E quel qualcosa gli affiorò alla mente come una lampadina accesa nel buio della notte, qualcosa a cui, forse, avrebbe dovuto pensare molto tempo prima.

Ci volle poco meno di una settimana per recarsi in quel luogo: la navicella super veloce costruita dalla Capsule Corporation aveva dei propulsori talmente potenti da rendere i viaggi nello spazio molto più brevi e confortevoli. Inoltre, per recuperare ciò per il quale erano partiti, ci volle all'incirca un giorno di ricerche. Bulma, in compagnia di qualche simpatico abitante del posto, riposò al caldo della sua stanzetta osservando fuori dalla finestra quel pianeta che, nonostante fosse differente dal primo, le ricordò come se fosse ieri il giorno in cui aveva incontrato il suo Principe per la prima volta.
Erano passati così tanti anni, eppure il ricordo era così vivido, limpido. Ricordò che le avesse fatto paura, ricordò di aver provato terrore nei suoi confronti.
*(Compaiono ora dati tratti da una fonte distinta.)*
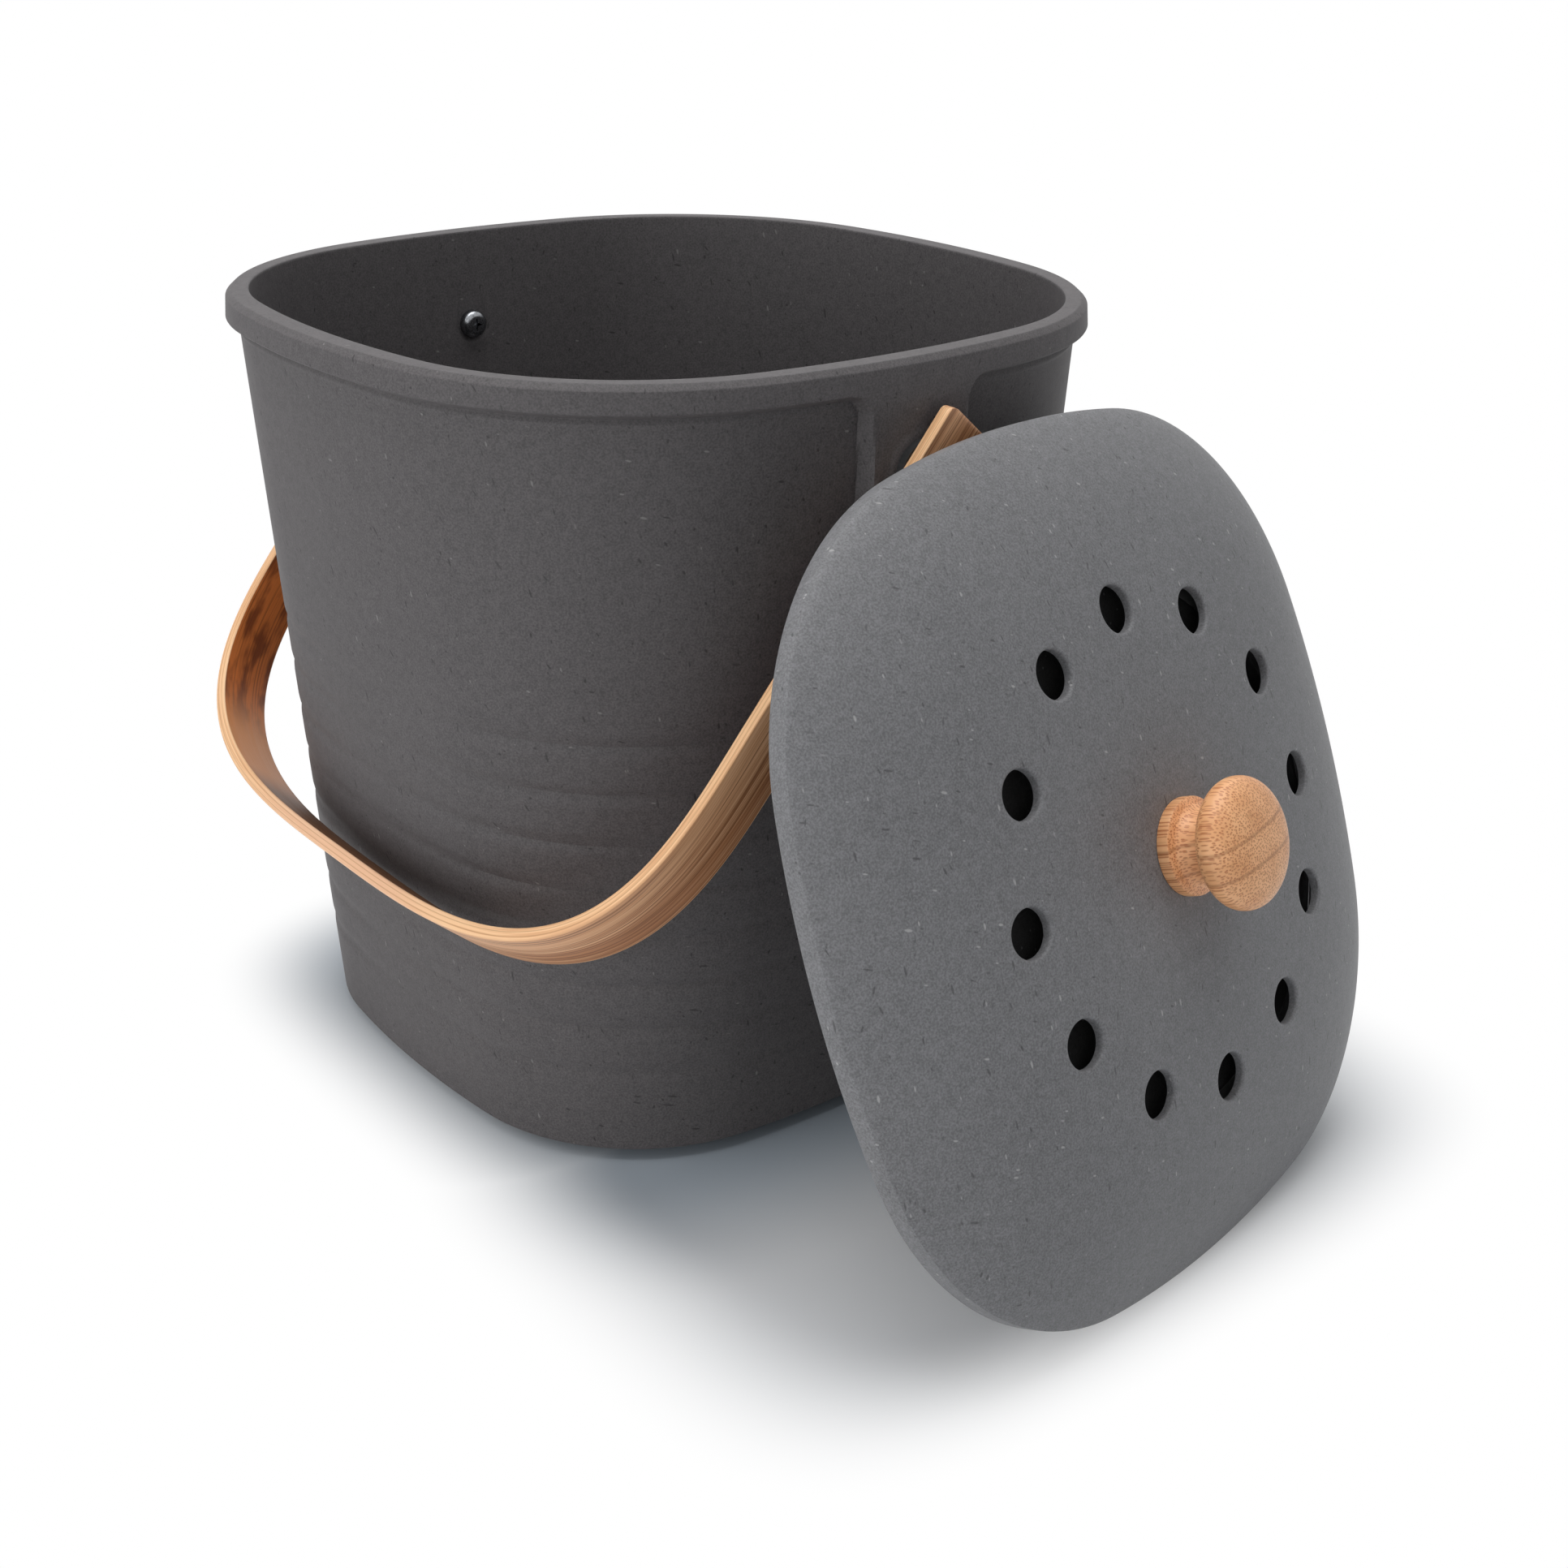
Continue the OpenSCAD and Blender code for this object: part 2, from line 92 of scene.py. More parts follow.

E invece, a distanza di anni, lui era lì pronto a fare qualsiasi cosa per lei, persino viaggiare fino a Neo Namek per ricercare le Sette Sfere del Drago Polunga e tentare il tutto e per tutto per salvarle la vita. Da quando Shenron era partito insieme a Goku alla volta di chissà dove, infatti, nessuno era più stato in grado di ritrovare le Sfere del Drago terrestri e Dende aveva deciso di non crearne altre.
«Puoi procedere» ordinò Vegeta a Leston, un Namecciano giovane dall'aria gentile il quale, durante il giorno di ricerche, aveva provveduto a tenere compagnia a Bulma. L'alieno verde, con le mani rivolte verso il cielo, invocò Polunga a gran voce nella sua lingua.
Maestoso, fiero e a tratti spaventoso, il drago apparve nel cielo verde esattamente come molti anni prima, quando gli avevano chiesto di ripristinare la Terra dopo che era andata distrutta. Polunga disse qualcosa, qualcosa di incomprensibile a orecchio terrestre. Vegeta però, durante i suoi innumerevoli viaggi tra i pianeti da giovane, era riuscito a imparare un poco il Namecciano e, sebbene non fosse in grado di parlarlo, riusciva a comprendere la maggior parte delle loro frasi.
«Cosa gli chiedo?» domandò Leston.
Bulma, seduta sull'erba frizzantina del pianeta Namek con una coperta di lana sulle spalle, gli rivolse uno sguardo speranzoso. «Domandagli se è in grado di guarirmi».
Vegeta, teso, ascoltò il Namecciano parlare ad alta voce con il drago. Esso rispose con voce piena, potente.